Since that time, we had heard nothing from Cassien and Wenceslas, until now. I've just received a letter from them. They are in Brazzaville, across the Congo River from Kinshasa.
Here are a few excerpts from Cassien's letter:
"The essence of this trial I've just come out of, its best and finest part, is that I kept my most precious gift: my life. In fact, I gained everything, thinking I was losing everything.
"War left me with what I need to gain one hundred times what I lost. This is my conviction and the basis of my optimism.
"With my friend Wenceslas Bandyatuyaga, I drained the cup of bitter suffering to the dregs and did what the high-achieving explorers were not able to do. We walked 5,000 kilometers (3,100 miles).
"Please help us return to a normal life and forget or sublimate the nightmares of war.
"One well-advised sociologist told Wenceslas and me that the Worldwide Church of God is for us a reference point, a group to which we aspire. I would like it to be a group of belonging."
We are grateful that God protected Cassien and Wenceslas during their most difficult trial. We can now put them in contact with our people in Kinshasa, across the river.

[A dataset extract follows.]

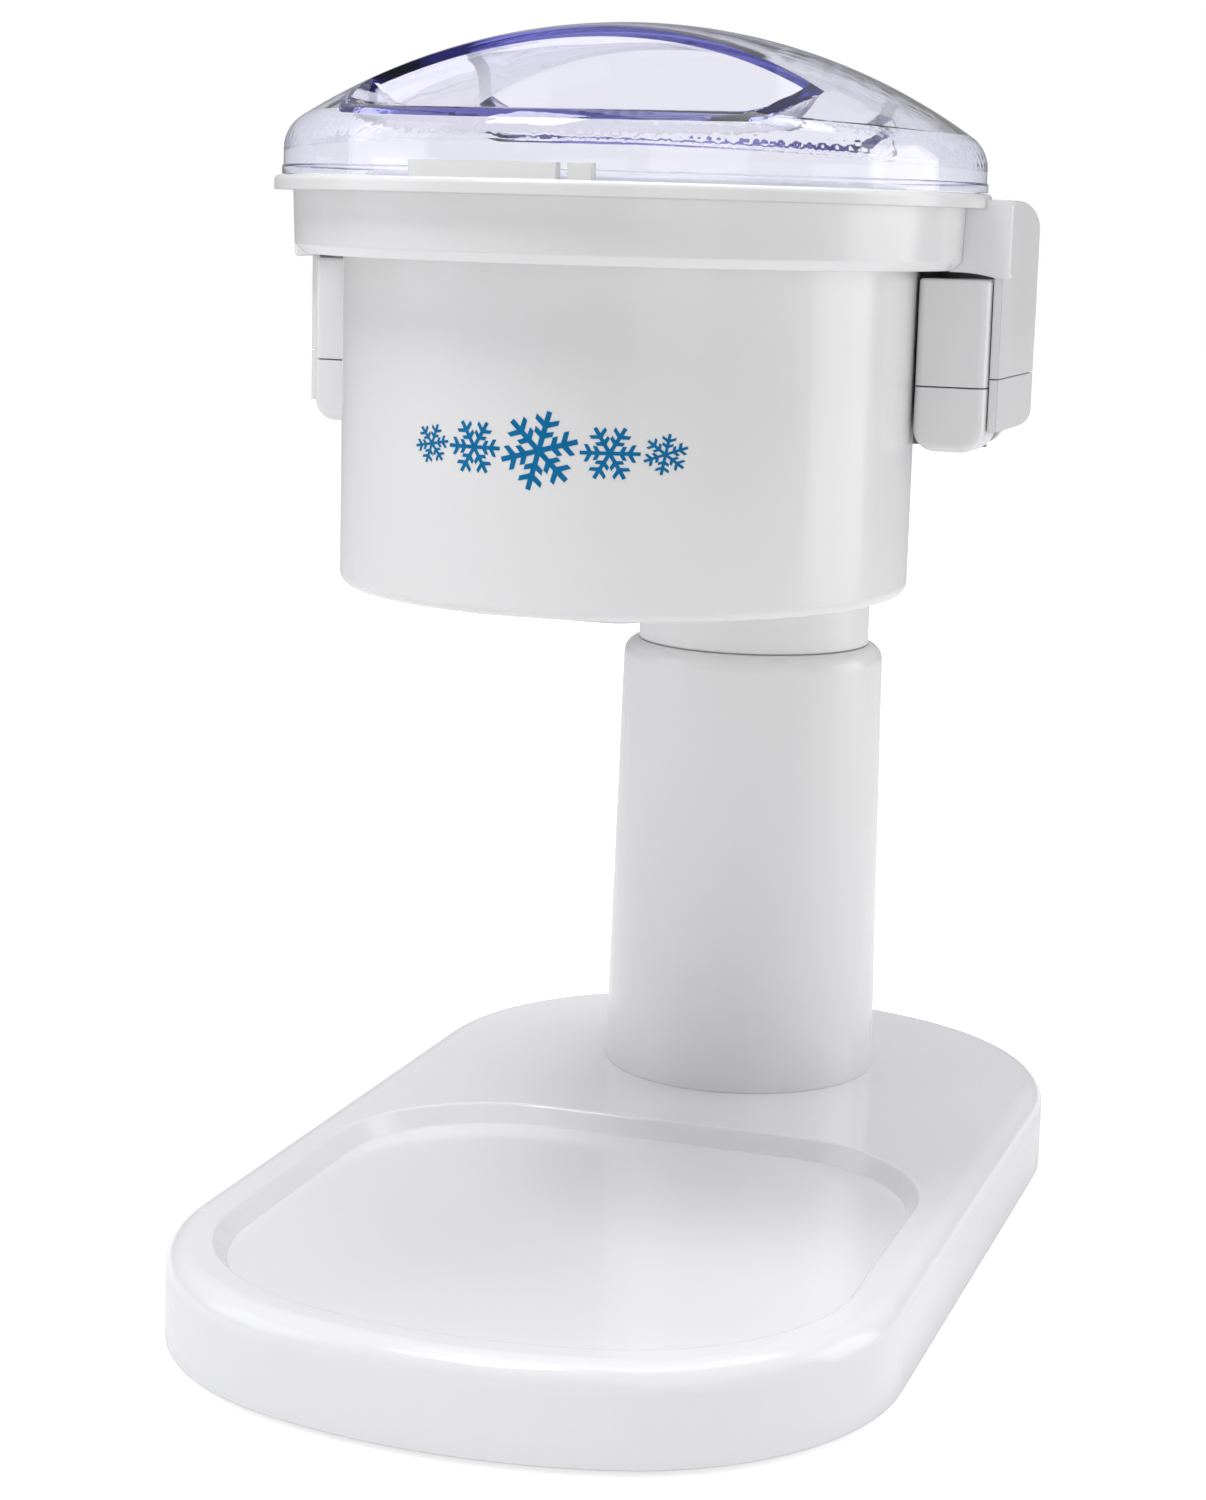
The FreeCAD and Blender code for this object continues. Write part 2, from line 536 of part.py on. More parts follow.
def make_blade_plate():
    plate = rod(HOPPER_R + HOPPER_WALL, 0, HEAD_Y, PLATE_Z0, PLATE_Z1)
    plate = plate.cut(rod(SPINDLE_R + 0.5, 0, HEAD_Y, PLATE_Z0, PLATE_Z1))
    plate = plate.cut(box(SLOT_X0, BLADE_X0 + 1, HEAD_Y - BLADE_R1, HEAD_Y - BLADE_R0, PLATE_Z0, PLATE_Z1))
    for x, y in blade_screw_spots():
        plate = plate.cut(rod(BLADE_SCREW_R, x, y, PLATE_Z0, PLATE_Z1))
    for angle in COLUMN_SCREWS:
        x, y = polar(0, HEAD_Y, CARRIER_SCREW_RING, angle)
        plate = plate.cut(rod(SCREW_R, x, y, PLATE_Z0, PLATE_Z1))
    return plate


def make_blade():
    """Flat blade lying on the plate, its long front edge ground to a bevel over the slot."""
    z0, z1 = PLATE_Z1, PLATE_Z1 + BLADE_T
    profile = Part.makePolygon([
        V(BLADE_X0, 0, z1), V(BLADE_X1, 0, z1), V(BLADE_X1, 0, z0), V(BLADE_X0 + BLADE_BEVEL, 0, z0),
        V(BLADE_X0, 0, z1)])
    blade = Part.Face(profile).extrude(V(0, BLADE_R1 - BLADE_R0, 0))
    blade.translate(V(0, HEAD_Y - BLADE_R1, 0))
    for x, y in blade_screw_spots():
        blade = blade.cut(rod(BLADE_SCREW_HEAD_R, x, y, z0, z1))
    return blade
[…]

Sometimes we think we have problems, but a letter such as this one gives a different perspective.
Hope you are all well!
Warm regards,
Olivier
By the time you read this, we will have celebrated the Spring Festivals. We will have reminded ourselves of and recommitted ourselves to the power of the risen Christ.
If he can walk with individuals over a multi-year odyssey of more than 3,100 miles, how much more will he walk with his body, in all of its parts, with all of its flaws? What is a year or three?
Tonight I will have the privilege of partaking of the Lord's Supper with our brethren in Mexico City.
I will have a deeper appreciation of the sacrifice, the depth of the love behind the sacrifice, and the power of the Servant King tonight. This is in part thanks to Cassien and Wenceslas.
I hope and pray they were able to keep the Lord's Supper with their brethren. Wouldn't it be awesome to be there with them?
Well, that's the plan for all of us at the end of the Incredible Journey.